A propósito de ‘No encuentro mi cara en el espejo’, Fulgencio Argüelles (Acantilado)
Leer a Fulgencio Argüelles es lo más parecido a atravesar un bosque en otoño cuesta abajo. Y cualquiera que haya atravesado un bosque en otoño cuesta abajo –o sea, cualquiera– sabe que no es sencillo, que está humedo, que si no se pone cuidado, resbala; pero sabe también que es completamente imposible parar. La misma fuerza de la inercia que te empuja cuesta abajo por un bosque en otoño es la que Fulgencio Argüelles imprime en sus verbos, con la que encadena sus enumeraciones, con la que construye textos que más que escritos parecen destilados, porque los cose con palabras que no se pronuncian, se mastican, y los llena de atmósferas que lo envuelven todo, y de personas, personajes, que, como solo sucede con la literatura mayor, se instalan en la mente y en el corazón del lector para quedarse allí a vivir para siempre.
Vuelve el escritor de Cenera a la cuenca minera, muy cerca de su ‘Palacio azul de los ingenieros belgas’, que va, por cierto, por su séptima edición, también en Acantilado. Lo hace «el día de la muerte del cura Lubencio», una noche de tormenta en vísperas de una guerra, la civil, que «nadie va ganar porque nadie gana nunca ninguna guerra, aunque algunos quedarán más jodidos que otros». Y en un pueblo, Peñafonte, en el que por las noches suena el violín de una muchacha que ha perdido el juicio por amor (o tal vez sea la única que lo conserva), «los sapos y las culebras salen a tomar la luna» y hasta, si se tercia, caen bombas pérdidas de los alemanes.
Allí viven María Casta y su hijo Edipio, el chico al que tanto le cuesta encontrarse en el espejo. La nueva novela de Fulgencio Argüelles es la historia de esta particular pareja, unida por la sangre y por un secreto, pero también de muchas otras almas, la mayoría partidas por la miseria, casi todas marcadas por la injusticia.

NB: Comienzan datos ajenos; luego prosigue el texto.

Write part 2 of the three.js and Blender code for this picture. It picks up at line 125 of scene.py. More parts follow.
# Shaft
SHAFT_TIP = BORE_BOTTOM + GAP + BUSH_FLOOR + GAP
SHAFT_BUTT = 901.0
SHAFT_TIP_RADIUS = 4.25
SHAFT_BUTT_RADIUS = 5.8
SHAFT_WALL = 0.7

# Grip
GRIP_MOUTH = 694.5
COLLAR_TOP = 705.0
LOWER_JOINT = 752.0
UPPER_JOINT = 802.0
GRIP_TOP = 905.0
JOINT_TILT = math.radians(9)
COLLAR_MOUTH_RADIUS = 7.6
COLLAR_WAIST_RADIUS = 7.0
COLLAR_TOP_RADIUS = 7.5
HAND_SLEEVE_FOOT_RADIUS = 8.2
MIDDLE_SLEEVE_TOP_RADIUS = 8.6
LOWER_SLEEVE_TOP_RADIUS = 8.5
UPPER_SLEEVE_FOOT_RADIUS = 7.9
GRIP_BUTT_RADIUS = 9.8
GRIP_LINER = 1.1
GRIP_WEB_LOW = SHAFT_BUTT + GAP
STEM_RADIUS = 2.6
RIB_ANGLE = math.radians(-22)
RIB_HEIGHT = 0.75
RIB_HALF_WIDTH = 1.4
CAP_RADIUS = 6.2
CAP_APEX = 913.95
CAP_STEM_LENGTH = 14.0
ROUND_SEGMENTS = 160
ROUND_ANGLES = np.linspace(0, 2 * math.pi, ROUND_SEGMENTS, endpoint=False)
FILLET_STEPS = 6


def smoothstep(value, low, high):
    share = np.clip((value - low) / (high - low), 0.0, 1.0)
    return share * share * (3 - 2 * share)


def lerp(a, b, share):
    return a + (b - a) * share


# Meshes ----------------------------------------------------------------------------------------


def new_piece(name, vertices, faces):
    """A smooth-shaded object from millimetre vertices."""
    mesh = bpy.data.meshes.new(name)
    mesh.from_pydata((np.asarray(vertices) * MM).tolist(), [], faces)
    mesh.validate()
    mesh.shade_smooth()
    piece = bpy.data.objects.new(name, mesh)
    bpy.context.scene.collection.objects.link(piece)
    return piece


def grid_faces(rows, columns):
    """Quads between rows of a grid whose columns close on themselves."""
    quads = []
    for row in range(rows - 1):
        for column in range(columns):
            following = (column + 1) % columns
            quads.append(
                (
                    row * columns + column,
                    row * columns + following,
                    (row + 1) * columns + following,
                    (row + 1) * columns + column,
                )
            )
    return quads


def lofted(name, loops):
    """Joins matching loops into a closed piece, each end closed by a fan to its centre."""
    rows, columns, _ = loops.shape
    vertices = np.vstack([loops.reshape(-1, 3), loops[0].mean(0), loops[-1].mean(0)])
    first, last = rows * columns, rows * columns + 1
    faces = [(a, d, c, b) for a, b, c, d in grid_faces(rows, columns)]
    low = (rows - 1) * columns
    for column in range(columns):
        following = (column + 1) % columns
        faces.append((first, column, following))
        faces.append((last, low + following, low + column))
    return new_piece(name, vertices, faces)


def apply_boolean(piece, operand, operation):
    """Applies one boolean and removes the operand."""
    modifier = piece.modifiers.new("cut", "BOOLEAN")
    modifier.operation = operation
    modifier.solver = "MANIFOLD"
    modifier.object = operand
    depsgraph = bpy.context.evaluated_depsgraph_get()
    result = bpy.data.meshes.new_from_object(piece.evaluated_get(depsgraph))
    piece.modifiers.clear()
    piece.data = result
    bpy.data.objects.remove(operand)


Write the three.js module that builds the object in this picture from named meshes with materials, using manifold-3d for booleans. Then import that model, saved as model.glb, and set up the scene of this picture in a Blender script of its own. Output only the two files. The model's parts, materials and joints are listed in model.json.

Es también la historia eterna del ser humano, ese que «debe nacer muchas veces para crecer», ese que tiene que «parirse a sí mismo».
Poco importa la trama, aunque, por resumir, la trama sea el retrato coral, la foto fija de una aldea asturiana sobre la que estalla la guerra civil con la Revolución del 34 sin cicatrizar. No es esta una historia de buenos y malos, como no es el mundo un lugar para las simplezas. La mayor verdad, que confiesa el propio Argüelles en boca de uno de sus personajes, es que «los hechos nada son en comparación con la forma que tenemos de interpretarlos». Por eso y porque «las palabras son inocentes y también son libres, andan expuestas a granel para que cualquiera las elija a su antojo y las coloque», él las utiliza para dar forma a coleccionistas de palabras, a mujeres capaces de «atrapar buenos sentimientos y sentarlos literalmente a su lado», a un hombre «que había leído tres libros pero muchas veces: ‘La Biblia’, ‘Moby Dyck’ y ‘Los cuentos de la Alhambra’», a un contador de estrellas enamorado de la luna «que es más humana que el sol porque crece, mengua y hasta se acaba muriendo», a un maestro «ateo por la gracias de Dios» o a un cura poco dogmático cuyas largas conversaciones sobre lo humano y lo divino con el profesor marcan algunos de los momentos más memorables del libro. Deliciosos y hasta impagables podría decirse si no fueran adjetivos tan terroríficamente cursis. Inteligentes, sinceros y divertidos en todo caso.
‘No encuentro mi cara en el espejo’ es más que una historia de fascistas y comunistas, de falaguistas y anarquistas, es más que el reflejo de unos hechos en un lugar y en un momento concretos. ‘No encuentro mi cara en el espejo’ es un canto, un canto oscuro y por momentos tenebroso, pero un canto al fin y al cabo, a la salvación del hombre por el hombre. Porque en medio de la basura, en el centro mismo del barro, siempre está eso a lo que «uno sabe que ha llegado cuando se deshacen aquí dentro los nudos de la congoja». Está ese deseo de abrazar, de sentir al otro. Está el amor, la única fuerza capaz de que el «olor de los escombros» deje de flotar en el aire y dé paso a un viento fresco. Aunque sea solo por un rato. En Peñafonte o en cualquier lugar del mundo.